Mas estamos a 100 dias da COP e há pouca articulação do governo. Nos preocupa que o governo vem dando atenção aquém que deveria. Essas pessoas vão de qualquer maneira. É um grito da sociedade civil que conversa com os desafios da conjuntura mundial.
Plataforma de hospedagem lançada com atraso
O governo Lula lançou na sexta-feira, com meses de atraso, o acesso a uma plataforma de hospedagem para participantes do evento, como alternativa para fugir dos altos preços. Desde então, no entanto, a ferramenta apresenta instabilidade e uma fila virtual com mil usuários. Segundo a organização, a alta demanda tem gerado picos de acesso.
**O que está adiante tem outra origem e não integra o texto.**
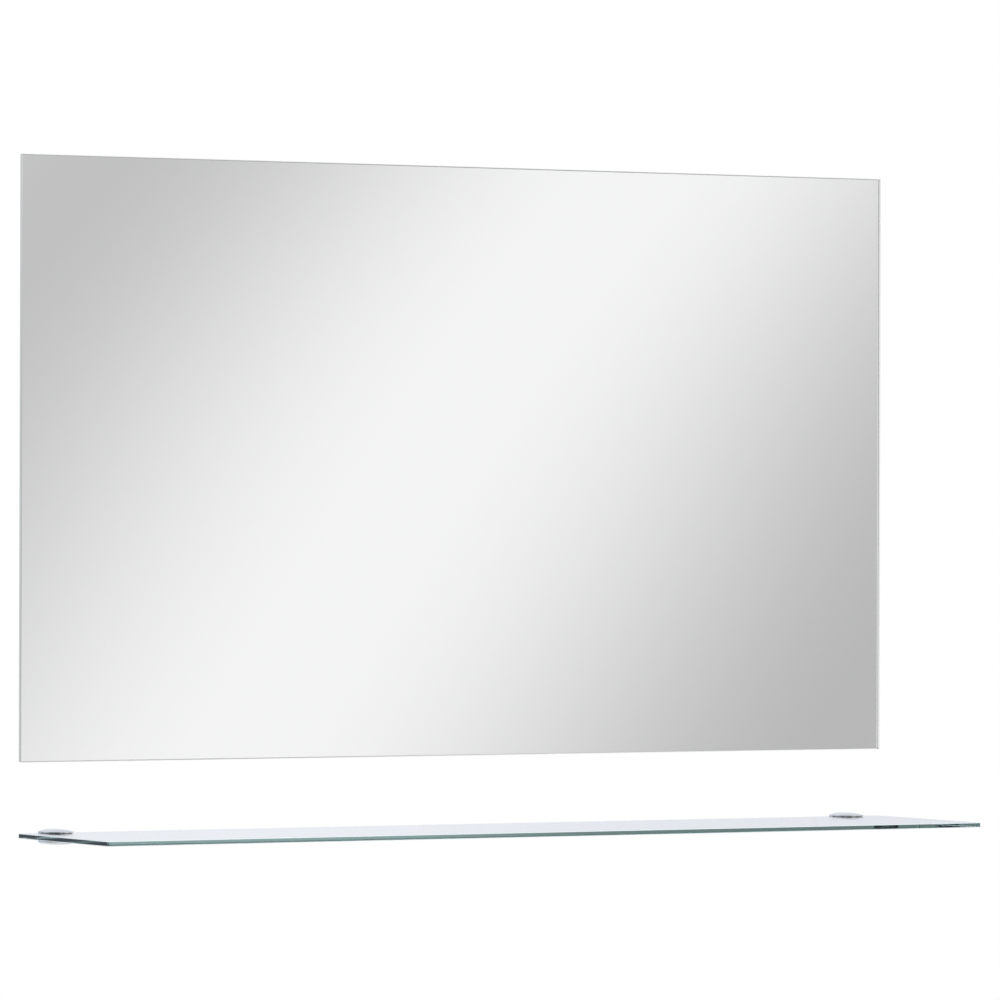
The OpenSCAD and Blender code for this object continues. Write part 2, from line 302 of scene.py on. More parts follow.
def lofted(rings, closed=False):
    """A mesh through rings of equal point counts: capped at both ends, or closed into a loop."""
    mesh = bmesh.new()
    rows = [[mesh.verts.new(point) for point in ring] for ring in rings]
    pairs = list(zip(rows, rows[1:])) + ([(rows[-1], rows[0])] if closed else [])
    for low, high in pairs:
        for i in range(len(low)):
            j = (i + 1) % len(low)
            mesh.faces.new((low[i], low[j], high[j], high[i]))
    if not closed:
        mesh.faces.new(rows[0])
        mesh.faces.new(rows[-1])
    bmesh.ops.remove_doubles(mesh, verts=mesh.verts, dist=WELD)
    bmesh.ops.recalc_face_normals(mesh, faces=mesh.faces)
    return mesh


def smoothed(made, angle):
    """Shades a piece smooth, but for its edges above an angle in degrees."""
    made.data.shade_smooth()
    made.data.set_sharp_from_angle(angle=math.radians(angle))


def piece(name, mesh, finish, move=(0, 0, 0)):
    """An object at the origin, with its place in its mesh."""
    mesh.transform(Matrix.Translation(move))
    data = bpy.data.meshes.new(name)
    mesh.to_mesh(data)
    mesh.free()
    made = bpy.data.objects.new(name, data)
    bpy.context.scene.collection.objects.link(made)
    data.materials.append(finish)
    smoothed(made, 30)
    return made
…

O ministro do Turismo, Celso Sabino, que viajou a Belém a pedido do presidente Luiz Inácio Lula da Silva, disse na segunda-feira que o governo trabalha para eliminar “qualquer argumento” contra a realização de 100% da COP em Belém, mas admitiu não haver previsão de novos anúncios para reforçar a estrutura na capital paraense. Segundo o ministro, houve um “delayzinho” no lançamento da plataforma de hospedagem, o que contribuiu para a sensação de escassez na oferta de quarto.
A Secretaria Extraordinária da COP30 afirma que no portal serão ofertados mais de 2.700 quartos e que disponibiliza “uma diversidade de opções de hospedagem”. Outros 2.500 quartos individuais já haviam sido liberados aos países menos desenvolvidos membros da Convenção-Quadro das Nações Unidas sobre a Mudança do Clima (UNFCCC).
Como mostrou o GLOBO, diante da insatisfação internacional com a estrutura de Belém, o governo decidiu ampliar o leque de soluções improvisadas. Uma das alternativas à mesa é utilizar um conjunto habitacional do programa Minha Casa Minha Vida, cuja construção sequer foi concluída, como estadia temporária. Também foi anunciada a contratação de dois navios de cruzeiro. Já a Polícia Rodoviária Federal planeja adotar salas de aula como abrigo para os 900 agentes que atuarão no evento.